TASK BRIEF: Your task is to quote the listing below exactly, beginning with its first line and ending on the line bearing "from FreeCAD import Vector".

DATASET EXCERPT:
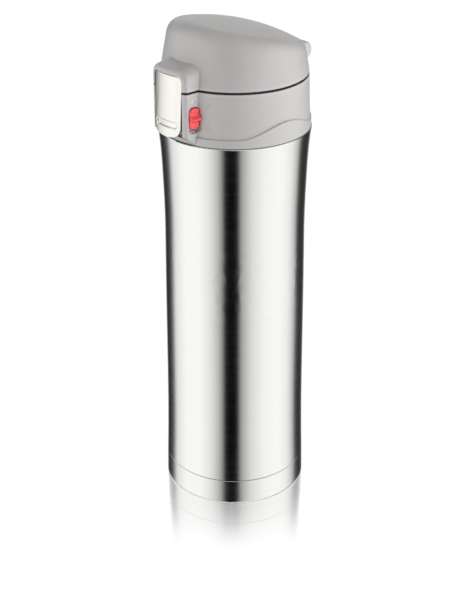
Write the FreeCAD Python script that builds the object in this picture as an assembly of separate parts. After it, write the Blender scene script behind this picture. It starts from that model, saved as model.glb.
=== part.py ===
import FreeCAD, Part
import math
import os
from FreeCAD import Vector

# Insulated travel mug with a one-touch flip cap. Millimetres, +Z up, origin on the mug's axis at
# the foot. The button block faces -Y and the cap's hinge is at +Y.

# Steel flask
SHEET = 0.6
FOOT_R = 33.4
SEAM_Z = 12.5
SHOULDER_Z = 180.3
NECK_R = 25.2
NECK_BORE_R = 22.5
RIM_Z = 197.0
LINER_R = 29.2
LINER_FLOOR_Z = 13.0
SHELL_CURVE = [(33.2, 12.8), (32.6, 36), (32.25, 74), (31.9, 118), (31.78, 139), (32.2, 156), (33.0, 172),
               (33.84, 179.9)]

# Screw thread between neck and stopper
LEAD = 6.0
THREAD_TURNS = 1.25
THREAD_START_Z = 186.0
THREAD_OFFSET = 2.0
THREAD_BASE = 2.2
THREAD_TIP = 1.0
NECK_THREAD_R = 26.75
SKIRT_THREAD_R = 25.7
SKIRT_BORE_R = 27.1
SKIRT_R = 29.0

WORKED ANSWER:
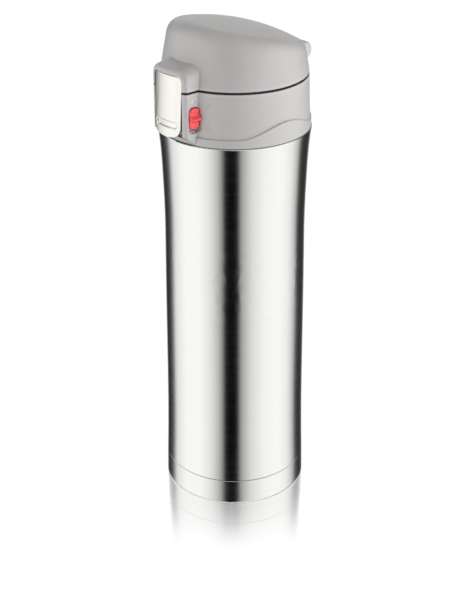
Write the FreeCAD Python script that builds the object in this picture as an assembly of separate parts. After it, write the Blender scene script behind this picture. It starts from that model, saved as model.glb.
=== part.py ===
import FreeCAD, Part
import math
import os
from FreeCAD import Vector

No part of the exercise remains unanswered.